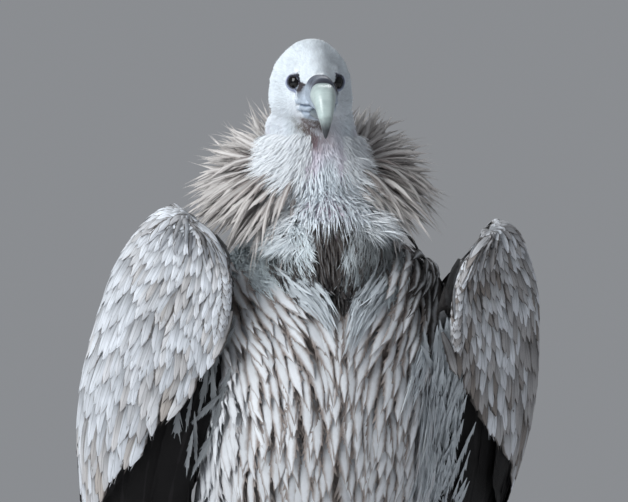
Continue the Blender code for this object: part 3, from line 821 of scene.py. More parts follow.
@dataclass(frozen=True)
class Markings:
    """The bird's colours, which skin and coat share, and painted shade at the eyes, lores, gape and left
    shoulder.
    """

    white: Colour = (0.68, 0.74, 0.79)
    cream: Colour = (0.73, 0.76, 0.79)
    neck_skin: Colour = (0.64, 0.42, 0.56)
    face_skin: Colour = (0.42, 0.49, 0.58)
    lid_skin: Colour = (0.20, 0.21, 0.40)
    # socket is near-black painted shade: the crease at the lids' edge, the brow's shadow over the upper lid
    # and the groove at the cere's front
    socket: Colour = (0.018, 0.018, 0.03)
    lore_dark_and_shade: Colour = (0.040, 0.034, 0.038)
    cere_dark: Colour = (0.07, 0.08, 0.11)
    fold_shade: Colour = (0.055, 0.085, 0.14)
    chin_brown: Colour = (0.115, 0.10, 0.085)
    crop_dark: Colour = (0.018, 0.014, 0.014)
    crop_brown: Colour = (0.085, 0.072, 0.066)
    down_grey: Colour = (0.52, 0.59, 0.62)
    down_pale: Colour = (0.66, 0.73, 0.77)
    plume: Colour = (0.64, 0.70, 0.75)
    ruff: Colour = (0.44, 0.385, 0.37)
    ruff_shaft: Colour = (0.80, 0.77, 0.75)
    breast: Colour = (0.30, 0.255, 0.235)
    belly: Colour = (0.29, 0.25, 0.225)
    flank: Colour = (0.44, 0.47, 0.51)
    streak: Colour = (0.76, 0.79, 0.83)
    back: Colour = (0.115, 0.090, 0.075)
    back_streak: Colour = (0.42, 0.37, 0.33)
    scapular_and_shade: Colour = (0.022, 0.018, 0.017)
    covert: Colour = (0.72, 0.76, 0.82)
    covert_buff: Colour = (0.50, 0.46, 0.43)
    covert_brown: Colour = (0.22, 0.195, 0.18)
    covert_edge: Colour = (0.20, 0.18, 0.17)
    covert_dark: Colour = (0.055, 0.046, 0.042)
    flight: Colour = (0.0055, 0.005, 0.0055)
    claw: Colour = (0.060, 0.056, 0.056)
    claw_side: Colour = (0.030, 0.028, 0.028)
    claw_tip: Colour = (0.012, 0.011, 0.011)
    lid_reach: float = 18.0 * MM

    def patch(self, points: Array, middle: tuple, half: tuple) -> Array:
        """How far inside an oval patch of the front places are: 1 at its middle, 0 at its edge, and below."""
        away = points - SHIFT
        inside = 1 - np.hypot((away[:, 0] - middle[0]) / half[0], (away[:, 2] - middle[1]) / half[1])
        return np.where(away[:, 1] < -0.03, inside, -1.0)

    def crop_patch(self, points: Array) -> Array:
        """The crop's dark hair-like patch."""
        return self.patch(points, (-0.006, 0.634), (0.044, 0.034))

    def down_patch(self, points: Array) -> Array:
        """The two patches of grey down either side of the crop."""
        right = self.patch(points, (-0.064, 0.642), (0.032, 0.034))
        return np.maximum(right, self.patch(points, (0.040, 0.634), (0.032, 0.034)))

    def coat(self, points: Array, out: Array) -> tuple[Array, Array]:
        """The body's markings, with painted shadow on the breast in front of the left shoulder.

        Args:
            points: World places on the skin.
            out: The skin's directions out there.

        Returns:
            The colour of each feather's vane, and of its streak with the streak's share of its width.
        """
        x, z = points[:, 0] - SHIFT[0], points[:, 2]
        low = ease(0.52, 0.40, z)
        behind = ease(0.15, 0.55, out[:, 1])
        # Dark scapulars on the upper back, and painted shadow on the breast in front of the bird's left
        # shoulder.
        shoulder = ease(0.068, 0.092, x) * ease(0.535, 0.575, z) * ease(-0.95, -0.6, out[:, 1])
        shoulder = np.maximum(shoulder, ease(0.50, 0.62, z) * behind * 0.7)
        flank = ease(0.075, 0.105, np.abs(x)) * ease(0.59, 0.53, z) * ease(0.26, 0.34, z) * (1 - behind)
        vane = painted(self.breast, (self.belly, low), (self.back, behind))
        vane = painted(vane, (self.scapular_and_shade, shoulder), (self.flank, flank))
        pale = np.array(self.streak) * (1 - 0.20 * ease(0.54, 0.42, z))[:, None]
        pale = painted(pale, (self.back_streak, behind))
        share = 0.46 + 0.06 * low + 0.10 * flank - 0.34 * behind - 0.25 * shoulder
        return vane, np.column_stack((pale, share))

    def bareness(self, points: Array) -> Array:
        """How bare the face's skin is, from 0 under down to 1, at world places."""
        _, forward, up = HEAD.face(points)
        reach, heading, past = HEAD.round_eye(HEAD.inward(points))
        limit = 12.0 + 8.0 * ease(0.25, -0.35, heading[:, 2])
        ring = (1 - ease(limit - 2.0, limit + 2.0, past)) * (reach < self.lid_reach)
        top = 7.0 - 0.10 * (forward - 6.0)
        low = -23.0 + 0.10 * (forward - 10.0) - 7.0 * mound(forward, 24.0, 10.0)
        border = forward + 3.5 * ripple(points, 0.006, 14)
        inside = (1 - ease(top - 1.0, top + 1.5, up)) * ease(low - 2.0, low + 1.0, up)
        lore = ease(12.0, 22.0, border) * inside
        near = (1 - ease(52.0, 56.0, forward)) * ease(-45.0, -40.0, up)
        return np.clip(np.maximum(ring, lore), 0, 1) * near

    def skin(self, points: Array, out: Array) -> Array:
        """The skin's colours at world places."""
        aside, forward, up = HEAD.face(points)
        z = points[:, 2]
        bare = self.bareness(points)
        gape = HEAD.gape(forward)
        folds = mound(up, gape, 1.1) + 0.7 * mound(up, gape - 6.3, 1.0)
        reach, heading, past = HEAD.round_eye(HEAD.inward(points))
        near = (reach < self.lid_reach) * 1.0
        under = ease(0.1, -0.2, heading[:, 2])
        # Dark lores, darker than their own tone as painted shadow, which on the far side stands for the
        # shadowed eye socket.
        lore_and_shade = 1.6 * bare * mound(forward, 21.0, 10.0) * mound(up, 4.0, 9.0) * ease(8.0, 12.0, aside)
        return painted(
            self.coat(points, out)[0],
            (self.down_grey, ease(-0.05, 0.05, self.down_patch(points))),
            (self.crop_dark, ease(-0.05, 0.05, self.crop_patch(points))),
            (self.white, ease(0.652, 0.664, z)),
            (self.neck_skin, mound(z, 0.702, 0.040) * 0.55 * ease(0.0, -0.5, out[:, 1])),
            (self.cream, ease(0.755, 0.775, z) * 0.6),
            (self.face_skin, bare),
            (self.lore_dark_and_shade, lore_and_shade),
            # Painted shade in the gape's two grooves.
            (self.fold_shade, folds * ease(9.0, 13.0, forward) * bare),
            (self.lid_skin, mound(past, 7.0, 6.5) * near),
            (self.face_skin, mound(past, 3.0, 1.3) * near * 0.7 * under),
            # Painted shade in the crease at the lids' edge, and the brow's painted shadow over the upper lid.
            (self.socket, mound(past, 0.5, 1.4) * near),
            (self.socket, mound(past, 5.5, 7.0) * ease(0.08, 0.30, HEAD.frown(heading)) * near * 1.4),
        )


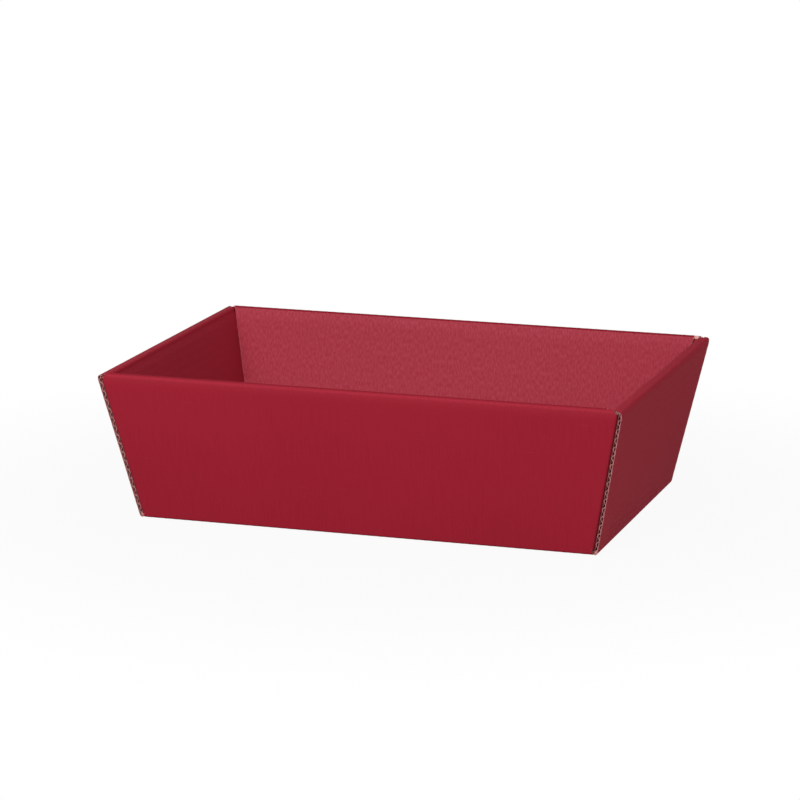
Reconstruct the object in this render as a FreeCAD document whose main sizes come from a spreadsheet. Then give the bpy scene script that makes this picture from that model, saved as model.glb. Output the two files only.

------------------------

> _Task to carry out_:
Copy each line above containing the string "object".

> _Written answer_:
Continue the Blender code for this object: part 3, from line 821 of scene.py. More parts follow.
Reconstruct the object in this render as a FreeCAD document whose main sizes come from a spreadsheet. Then give the bpy scene script that makes this picture from that model, saved as model.glb. Output the two files only.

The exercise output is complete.